AFP: France on Tuesday rejected a proposal from Iran to set up a consortium to produce enriched uranium on Iranian soil as a way out of the international impasse over Tehran’s suspect nuclear programme. PARIS, Oct 3, 2006 (AFP) – France on Tuesday rejected a proposal from Iran to set up a consortium to produce enriched uranium on Iranian soil as a way out of the international impasse over Tehran’s suspect nuclear programme.
“There is a channel of dialogue with the Iranians” that must pass through EU foreign policy chief Javier Solana, a spokesman for the French foreign ministry said.

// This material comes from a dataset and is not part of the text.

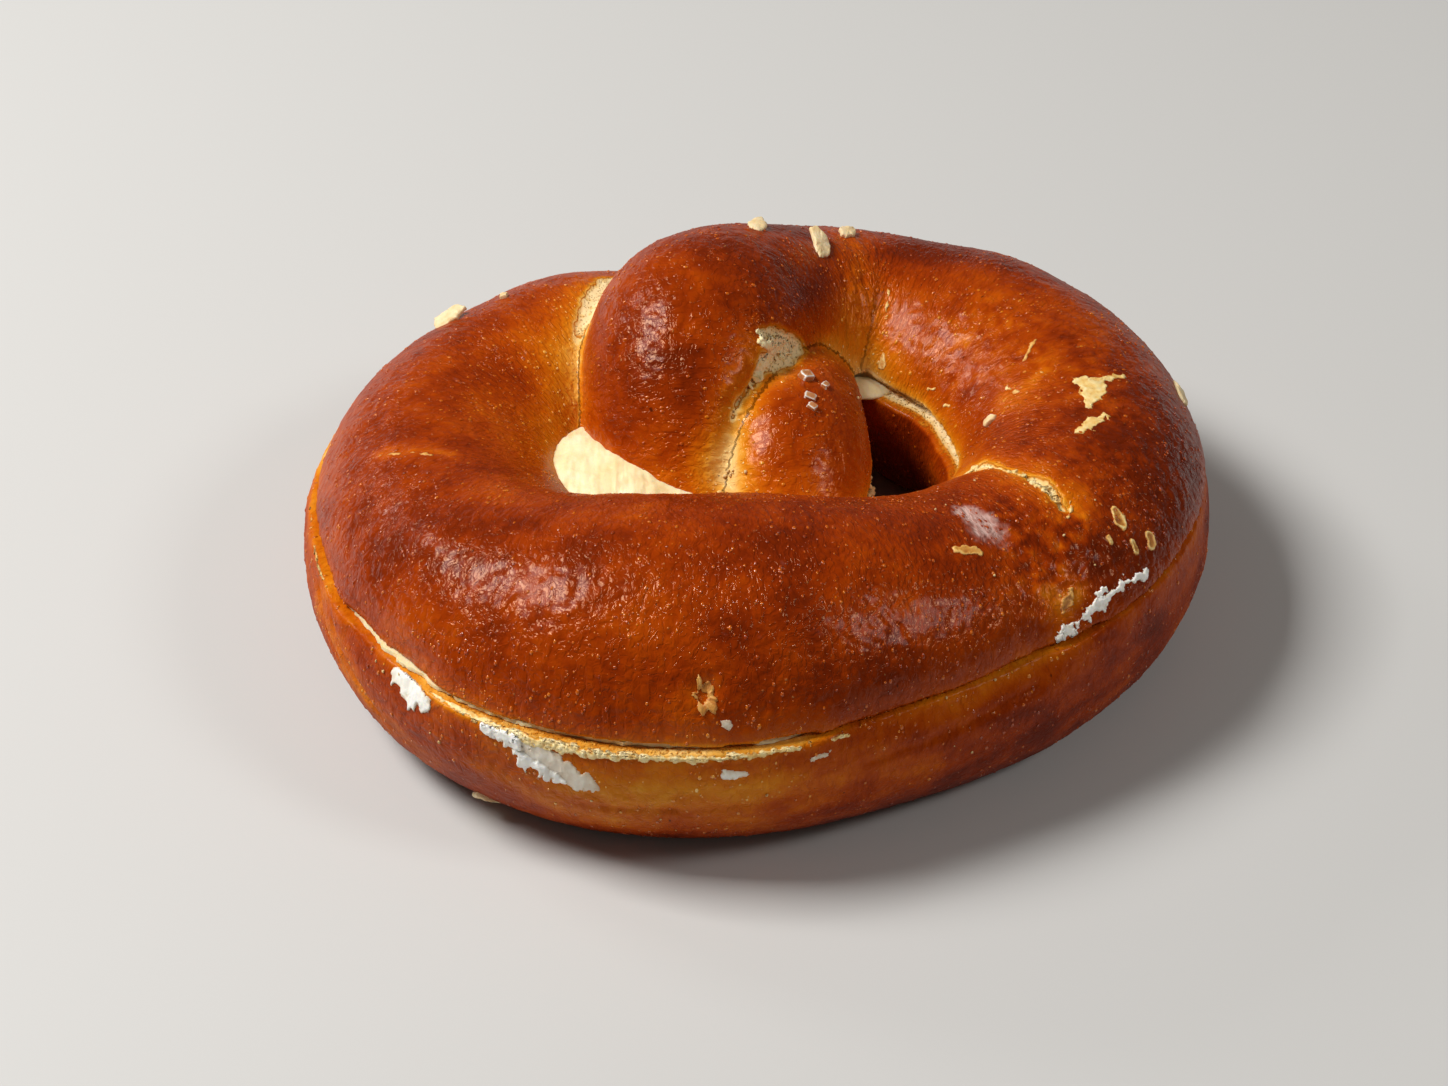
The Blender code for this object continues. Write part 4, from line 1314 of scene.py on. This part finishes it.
# Fine relief, where height 1 stands depth millimetres over height 0
def bump(tree, height, depth):
    inputs = {"Height": height, "Strength": 1.0, "Distance": depth * mm}
    return addNode(tree, "Bump", inputs).outputs["Normal"]


crustLook = {
    # browning to colour, and the shade of the crumb to colour
    "stops": [(0.0, colour(246, 212, 142)), (0.15, colour(236, 174, 68)), (0.32, colour(222, 136, 20)),
              (0.5, colour(204, 102, 6)), (0.68, colour(178, 71, 3)), (0.85, colour(146, 46, 2)),
              (1.0, colour(98, 27, 3))],
    "crumbStops": [(0.0, colour(140, 90, 36)), (0.35, colour(216, 170, 96)), (0.6, colour(242, 210, 146)),
                   (1.0, colour(252, 228, 176))],
    "blister": colour(232, 168, 96),
    # a painted whitish sheen, standing in for a reflection on the dimple
    "paintedSheen": colour(212, 176, 164),
    "rind": colour(206, 124, 30),
    "sheen": colour(255, 200, 150),
    "thinSkin": colour(238, 202, 132),
    "pore": colour(60, 22, 8),
    "grainRun": (1.1, 0.62, 0.62),  # the pattern is finer along the rope than round it
    "leather": {"Fineness": 1.15, "Swirl": 2.2},
    "leatherDepth": 0.15,
    # fineness and size of the blister dots, and how strongly their colour shows
    "blisterDots": (1.1, 0.17),
    "blisterShows": 0.3,
    # fineness, share and size of the pores, and how strongly they show
    "poreDots": (0.42, 0.3, 0.1),
    "poreShows": 0.8,
    "wideFineness": 0.16,
    # fineness and strength of the mottle of fine tone, of the torn edges and of the roughness
    "fineMottle": (0.9, 0.07),
    "tornMottle": (2.2, 0.25),
    "roughMottle": (0.5, 0.09),
    "rimGold": 0.3,  # browning missing just beside bare crumb
    "dullWhenPale": 0.1,  # roughness added where the crust is pale
    "edgeDulls": 0.35,  # roughness added where the crust turns away
    "crumbFineness": 0.9,
    "crumbRoughness": 0.78,
    "coat": 0.08,
    "coatRoughness": 0.15,
}


# Crust by its attributes: browning and mottle through a ramp with blisters, pores and a painted sheen, or
# bare crumb
def crustMaterial(name, mottling, blisterShare, roughness, gloss):
    look = crustLook
    made, tree, shader = newMaterial(
        name, {"Coat Roughness": look["coatRoughness"], "Specular IOR Level": gloss,
               "Specular Tint": look["sheen"]})
    along = scaled(tree, attributeOf(tree, "ropePlace", "Vector"), look["grainRun"])
    spot = millimetres(tree)
    browned, bare = attributeOf(tree, "browned"), attributeOf(tree, "bare")

    def dotted(fineness, share, size):
        inputs = {"Vector": along, "Fineness": fineness, "Share": share, "Size": size}
        return fillGroup(tree, dots, inputs)["Mask"]

    def mottled(vector, fineness, strength):
        inputs = {"Vector": vector, "Fineness": fineness, "Strength": strength}
        return fillGroup(tree, mottle, inputs)["Value"]

    wide, fine = mottled(spot, look["wideFineness"], mottling), mottled(along, *look["fineMottle"])
    height = fillGroup(tree, leather, {"Vector": along, **look["leather"]})["Height"]
    fineness, width = look["blisterDots"]
    blister, pores = dotted(fineness, blisterShare, width), dotted(*look["poreDots"])
    crumbs = fillGroup(tree, crumbGroup, {"Vector": spot, "Fineness": look["crumbFineness"]})

    rim = ranged(tree, bare, -0.9, 0.0, 0.0, -look["rimGold"])
    tone = calculate(tree, "ADD", browned, calculate(tree, "ADD", wide, calculate(tree, "ADD", fine, rim)))
    tone = calculate(tree, "ADD", tone, ranged(tree, height, 0.0, 1.0, 0.03, -0.02))
    skin = ramp(tree, tone, look["stops"])
    skin = blended(tree, calculate(tree, "MULTIPLY", blister, look["blisterShows"]), skin, look["blister"])
    skin = blended(tree, calculate(tree, "MULTIPLY", pores, look["poreShows"]), skin, look["pore"])
    # the painted sheen, thinner on the wrinkles' high points
    sheenShare = ranged(tree, height, 0.1, 0.8, 0.9, 0.5)
    paintedSheen = calculate(tree, "MULTIPLY", attributeOf(tree, "dimpleAndSheen"), sheenShare)
    skin = blended(tree, paintedSheen, skin, look["paintedSheen"])
    inner = ramp(tree, crumbs["Tone"], look["crumbStops"])
    inner = blended(tree, ranged(tree, bare, 0.5, 1.0), look["thinSkin"], inner)
    inner = blended(tree, ranged(tree, bare, 0.2, 0.5), look["rind"], inner)
    torn = ranged(tree, calculate(tree, "ADD", bare, mottled(spot, *look["tornMottle"])), -0.06, 0.08)
    tree.links.new(blended(tree, torn, skin, inner), shader.inputs["Base Color"])

    rough = ranged(tree, tone, 0.2, 0.9, roughness + look["dullWhenPale"], roughness)
    rough = calculate(tree, "ADD", rough, mottled(spot, *look["roughMottle"]))
    edge = addNode(tree, "LayerWeight", {"Blend": 0.5}).outputs["Facing"]
    rough = calculate(tree, "ADD", rough, ranged(tree, edge, 0.45, 0.95, 0.0, look["edgeDulls"]))
    rough = addNode(tree, "Mix", {0: torn, 2: rough, 3: look["crumbRoughness"]}).outputs[0]
    tree.links.new(rough, shader.inputs["Roughness"])
    tree.links.new(ranged(tree, torn, 0.0, 1.0, look["coat"], 0.0), shader.inputs["Coat Weight"])

    whole = calculate(tree, "MULTIPLY_ADD", blister, 0.5, height)
    whole = calculate(tree, "MULTIPLY", whole, ranged(tree, torn, 0.0, 1.0, 1.0, 0.0))
    crumbly = calculate(tree, "MULTIPLY", crumbs["Height"], calculate(tree, "MULTIPLY", torn, 2.0))
    normal = bump(tree, calculate(tree, "ADD", whole, crumbly), look["leatherDepth"])
    tree.links.new(normal, shader.inputs["Normal"])
    return made


topCrust = crustMaterial("topCrust", mottling=0.2, blisterShare=0.5, roughness=0.12, gloss=0.19)
bottomCrust = crustMaterial("bottomCrust", mottling=0.2, blisterShare=0.35, roughness=0.28, gloss=0.07)


blisterLook = {
    "mottle": {"Fineness": 1.2, "Strength": 0.08},
    "shine": {"Roughness": 0.14, "Coat Weight": 0.3, "Coat Roughness": 0.08},
}


# The crust's colours, glossier
def blisterMaterial():
    made, tree, shader = newMaterial("blister", blisterLook["shine"])
    uneven = fillGroup(tree, mottle, {"Vector": millimetres(tree), **blisterLook["mottle"]})["Value"]
    tone = calculate(tree, "ADD", attributeOf(tree, "browned"), uneven)
    tree.links.new(ramp(tree, tone, crustLook["stops"]), shader.inputs["Base Color"])
    return made


paleLook = {
    "mottling": 0.5,
    # shares of the mottle and of the attribute in the tone, where there is an attribute
    "mottleShare": 0.3,
    "attributeShare": 0.75,
    "smoother": 0.08,  # roughness taken off and added by the grain
    "rougher": 0.1,
}


# Pale food that light enters: a ramp over mottle, or over an attribute and mottle, with specks and fine grain
def paleMaterial(name, stops, look, uniform):
    made, tree, shader = newMaterial(name, uniform)
    spot = millimetres(tree)
    inputs = {"Vector": spot, "Fineness": look["fineness"], "Strength": paleLook["mottling"]}
    tone = calculate(tree, "ADD", fillGroup(tree, mottle, inputs)["Value"], 0.5)
    if "attribute" in look:
        pale = calculate(tree, "MULTIPLY", attributeOf(tree, look["attribute"]), paleLook["attributeShare"])
        tone = calculate(tree, "MULTIPLY_ADD", tone, paleLook["mottleShare"], pale)
    shade = ramp(tree, tone, stops)
    fineness, share, width = look["specks"]
    inputs = {"Vector": spot, "Fineness": fineness, "Share": share, "Size": width}
    speck = fillGroup(tree, dots, inputs)["Mask"]
    shade = blended(tree, calculate(tree, "MULTIPLY", speck, look["speckStrength"]), shade, look["speck"])
    tree.links.new(shade, shader.inputs["Base Color"])
    grain = addNode(tree, "TexNoise", {"Vector": spot, "Scale": look["grain"], "Detail": 4.0}).outputs["Fac"]
    least, most = look["roughness"] - paleLook["smoother"], look["roughness"] + paleLook["rougher"]
    tree.links.new(ranged(tree, grain, 0.2, 0.8, least, most), shader.inputs["Roughness"])
    tree.links.new(bump(tree, grain, look["depth"]), shader.inputs["Normal"])
    return made


butterMaterial = paleMaterial(
    "butterFat", [(0.2, colour(236, 208, 146)), (0.5, colour(248, 226, 174)), (0.8, colour(253, 238, 200))],
    {"fineness": 0.22, "specks": (0.16, 0.5, 0.07), "speckStrength": 0.7,
     "speck": colour(150, 100, 48), "grain": 1.6, "roughness": 0.42, "depth": 0.06},
    {"Subsurface Weight": 0.35, "Subsurface Radius": (0.9, 0.6, 0.3), "Subsurface Scale": 0.0016})
smearMaterial = paleMaterial(
    "smearedFat", [(0.05, colour(206, 168, 128)), (0.25, colour(232, 214, 190)), (0.6, colour(251, 243, 228)),
                   (1.0, colour(255, 252, 244))],
    {"fineness": 0.9, "specks": (0.5, 0.2, 0.1), "speckStrength": 0.3,
     "speck": colour(170, 120, 70), "grain": 2.4, "roughness": 0.5, "depth": 0.05, "attribute": "pale"},
    {"Subsurface Weight": 0.2, "Subsurface Radius": (0.6, 0.4, 0.25), "Subsurface Scale": 0.001})
flakeMaterial = paleMaterial(
    "bakedFlake", [(0.1, colour(206, 160, 96)), (0.4, colour(232, 200, 146)), (0.75, colour(247, 226, 184))],
    {"fineness": 0.55, "specks": (0.8, 0.35, 0.14), "speckStrength": 0.5,
     "speck": colour(176, 128, 70), "grain": 2.6, "roughness": 0.55, "depth": 0.08},
    {"Subsurface Weight": 0.25, "Subsurface Radius": (0.8, 0.5, 0.3), "Subsurface Scale": 0.001})
tornMaterial = paleMaterial(
    "tornSkin", [(0.0, colour(120, 56, 12)), (0.3, colour(206, 126, 36)), (0.55, colour(240, 190, 100)),
                 (0.78, colour(253, 226, 160)), (1.0, colour(255, 236, 184))],
    {"fineness": 0.9, "specks": (1.5, 0.3, 0.16), "speckStrength": 0.5,
     "speck": colour(150, 92, 36), "grain": 2.6, "roughness": 0.5, "depth": 0.08, "attribute": "pale"},
    {"Subsurface Weight": 0.15, "Subsurface Radius": (0.6, 0.4, 0.2), "Subsurface Scale": 0.001})
crumbMaterial = paleMaterial(
    "breadCrumb", [(0.1, colour(150, 108, 56)), (0.4, colour(208, 170, 108)), (0.8, colour(240, 214, 160))],
    {"fineness": 0.9, "specks": (1.4, 0.5, 0.2), "speckStrength": 0.6,
     "speck": colour(110, 76, 38), "grain": 3.0, "roughness": 0.75, "depth": 0.1}, {})
saltMaterial = paleMaterial(
    "salt", [(0.1, colour(206, 122, 62)), (0.4, colour(234, 178, 128)), (0.75, colour(255, 250, 240))],
    {"fineness": 0.9, "specks": (1.4, 0.2, 0.15), "speckStrength": 0.25,
     "speck": colour(180, 140, 110), "grain": 2.0, "roughness": 0.2, "depth": 0.03, "attribute": "pale"},
    {"IOR": 1.54, "Transmission Weight": 0.25})


# Each piece's material, its slot in the record, and the node that it takes the place of
dressed = [(crustTop, topCrust, "crust", "bread_top"), (crustBottom, bottomCrust, "crust", "bread_bottom"),
           (butterLayer, butterMaterial, "butter", "butter"), (bakedFlakes, flakeMaterial, "crust", None),
           (saltGrains, saltMaterial, "crust", None), (butterSmears, smearMaterial, "butter", None),
           (looseCrumbs, crumbMaterial, "crust", None), (tornSkin, tornMaterial, "crust", None)]
blisterCoat = blisterMaterial()
dressed += [(field, blisterCoat, "crust", None) for field in (blistersTop, blistersBottom)]
for piece, material, slot, node in dressed:
    piece.data.materials.clear()
    piece.data.materials.append(material)
    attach(piece, "root")
    if node:
        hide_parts(node)
print("materials on")


# The camera, the lights and the floor

stage = {
    # the camera looks at target from in front
    "target": (-5.0, -10.1, 20.0),
    "elevation": 40,
    "distance": 493,
    "lens": 85,
    "sensor": 36,
    # azimuth, elevation, distance in metres, width, height and power of each soft box
    "lights": [(-98, 52, 1.0, 0.36, 0.36, 11.5), (72, 43, 1.0, 0.22, 0.22, 2.0),
               (-126, 29, 1.0, 0.2, 0.14, 1.1)],
    "ambient": 0.1,
    "ambientColour": colour(248, 243, 235),
    "floor": colour(204, 202, 198),
    "floorReach": 1500,
    "floorRoughness": 0.55,
}


# The direction from the object to a place at an azimuth (0 in front, 90 to the right) and an elevation
def direction(azimuth, elevation):
    a, e = math.radians(azimuth), math.radians(elevation)
    return Vector((math.sin(a) * math.cos(e), -math.cos(a) * math.cos(e), math.sin(e)))


# The camera in front of the object and above it, turned to the target
def addCamera():
    target = Vector(stage["target"]) * mm
    away = direction(0, stage["elevation"])
    camera = bpy.data.objects.new("camera", bpy.data.cameras.new("camera"))
    camera.data.lens = stage["lens"]
    camera.data.sensor_width = stage["sensor"]
    camera.data.clip_start = 0.01
    camera.location = target + away * stage["distance"] * mm
    camera.rotation_euler = away.to_track_quat("Z", "Y").to_euler()
    bpy.context.scene.collection.objects.link(camera)
    bpy.context.scene.camera = camera


# A rectangle of light turned to the target
def addSoftBox(name, azimuth, elevation, distance, width, height, power):
    light = bpy.data.lights.new(name, "AREA")
    light.shape = "RECTANGLE"
    light.size = width
    light.size_y = height
    light.energy = power
    box = bpy.data.objects.new(name, light)
    away = direction(azimuth, elevation)
    box.location = Vector(stage["target"]) * mm + away * distance
    box.rotation_euler = away.to_track_quat("Z", "Y").to_euler()
    bpy.context.scene.collection.objects.link(box)


# A wide pale table under the object, marked as backdrop so that the bounds leave it out
def addFloor():
    reach = stage["floorReach"]
    corners = [(-reach, -reach, 0), (reach, -reach, 0), (reach, reach, 0), (-reach, reach, 0)]
    floor = newPiece("floor", corners, [(0, 1, 2, 3)])
    paint = {"Base Color": stage["floor"], "Roughness": stage["floorRoughness"]}
    floor.data.materials.append(newMaterial("paleFloor", paint)[0])
    floor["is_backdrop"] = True


# A faint even light from all round
def addWorld():
    world = bpy.data.worlds.new("studio")
    world.use_nodes = True
    background = world.node_tree.nodes["Background"].inputs
    background["Color"].default_value = stage["ambientColour"]
    background["Strength"].default_value = stage["ambient"]
    bpy.context.scene.world = world


addCamera()
for k, row in enumerate(stage["lights"]):
    addSoftBox(f"softBox{k + 1}", *row)
addFloor()
addWorld()
bpy.context.scene.view_settings.view_transform = "Standard"

low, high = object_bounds()
size = {"cad": [list(cadLow), list(cadHigh)], "visual": [list(low), list(high)]}
print("size", size)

“It’s through this channel we await a response from the Iranians on the suspension” of uranium enrichment, as demanded by the UN Security Council, spokesman Jean-Baptiste Mattei told reporters.
He said the Iranian proposal, made on French radio earlier Tuesday by the deputy director of Iran’s Atomic Energy Agency, Mohammad Saeedi, was “unexpected”.
If the Iranians agreed to suspend uranium enrichment, Mattei said, “there could be place for negotiations where each side can make whatever proposals it wishes.”
The French reaction came as Solana said in Finland he was “interested” by the Iranian offer to the French, but added he needed to study the idea more closely.
Saeedi, in his interview with France Info radio, suggested the French consortium idea as a way to break a deadlock over Iran’s nuclear programme.
“To be able to reach a solution, we have just had an idea. We propose that France create a consortium for the production in Iran of enriched uranium,” he said.
“That way France, through its Eurodif and Areva companies, can monitor our activities in a tangible fashion.”
Iran ignored an August 31 deadline set by the UN Security Council for halting enrichment, and foreign ministry spokesman Mohammad Ali Hosseini on Sunday reaffirmed Tehran’s refusal to suspend its uranium enrichment program after EU-Iran talks last week failed to reach any compromise.